One of the most successful operas ever made by an Australian composer is having its debut at the Sydney Opera House.
Hamlet premiered at the 2017 Glyndebourne festival in the UK to critical accolades before playing at the Adelaide Festival, the Metropolitan Opera in New York, and in Germany.
"It just feels so great to take this work, which has been acclaimed around the world, such an extraordinary piece of musical theatre, and to bring it home," said director Neil Armfield.
Two Australians, composer Brett Dean alongside Armfield, took on the project with Canadian librettist Matthew Jocelyn, backed by Glyndebourne over its seven years in development.

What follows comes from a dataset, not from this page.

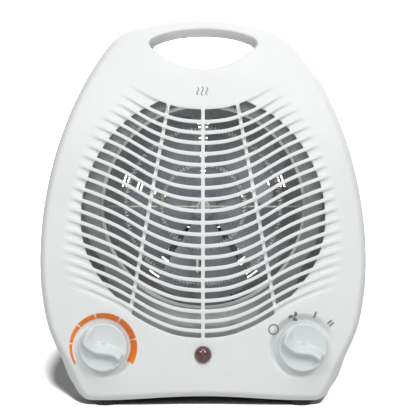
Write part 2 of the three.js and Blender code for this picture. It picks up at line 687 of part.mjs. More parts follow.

"I think they liked the irreverent notion of a bunch of colonials tampering with the Bard," Dean told AAP.
Turning Shakespeare's longest play into an opera is a task that has intimidated some of the greatest composers: the spoken play can run four hours, so in theory an operatic version could easily stretch for ten.
It's not only very long - as the height of the Shakespearean canon, Hamlet is also a kind of sacred text.
So an adaptation that didn't work would amount to a very public failure, said Armfield.
This operatic production, which runs about three hours, deploys some radical editing.
Jocelyn's adaptation saw about 80 per cent of Shakespeare's text hit the cutting room floor, lines transposed to different characters, and famous lines such as "to be, or not to be" fractured and sung in unexpected places.
Dean's score calls for a sonic landscape of electronic sounds, a large chorus and orchestra (including a harp) as well as musicians performing throughout the theatre, not just on stage.
A viola player who has been part of the Berlin Philharmonic, Dean acknowledges his compositions are complicated - even he finds performing his work a challenge, as he realised once while onstage with the BBC Symphony Orchestra.
"I got halfway through a very virtuosic and difficult middle movement thinking, 'crikey, I'm really pushing the envelope here'," he said.
But the composer insists there's method in the madness - ultimately his music is about expressing intense emotion, in Hamlet's case his brilliance, trauma and disintegrating sanity.
For such a large-scale production, the Joan Sutherland Theatre has been a squeeze, but this results in a psychological intensity that helps the audience appreciate Hamlet's state of mind, said Dean.
"The orchestra pit is very complicated, the whole theatre is kind of tight and small, it's really packed in there," he told AAP.
Armfield had already directed a lauded production of Hamlet in 1994 during his time as artistic director at Sydney's Belvior Street theatre, starring Richard Roxburgh as Hamlet, alongside Geoffrey Rush, David Wenham, Cate Blanchett and Jacqueline McKenzie.
"I had delivered it as successfully as I thought I was capable of, so the idea of opening that world up to music was very exciting," he said.
Saturday's premiere stars British tenor Allan Clayton, who Armfield describes as an extraordinary actor and one of the great Hamlets, in his fifth (and quite possibly last) time singing the role.
Soprano Lorina Gore also returns as Ophelia, a role for which she has already won a Helpmann Award.
Opera is expensive and complicated, said Armfield, but it's an art form that moves people in a way few other things can, he said.
"It's got all these these moving parts, and when they come together, it makes this a spectacular and memorable experience."
Hamlet runs July 20 until August 9 at the Sydney Opera House.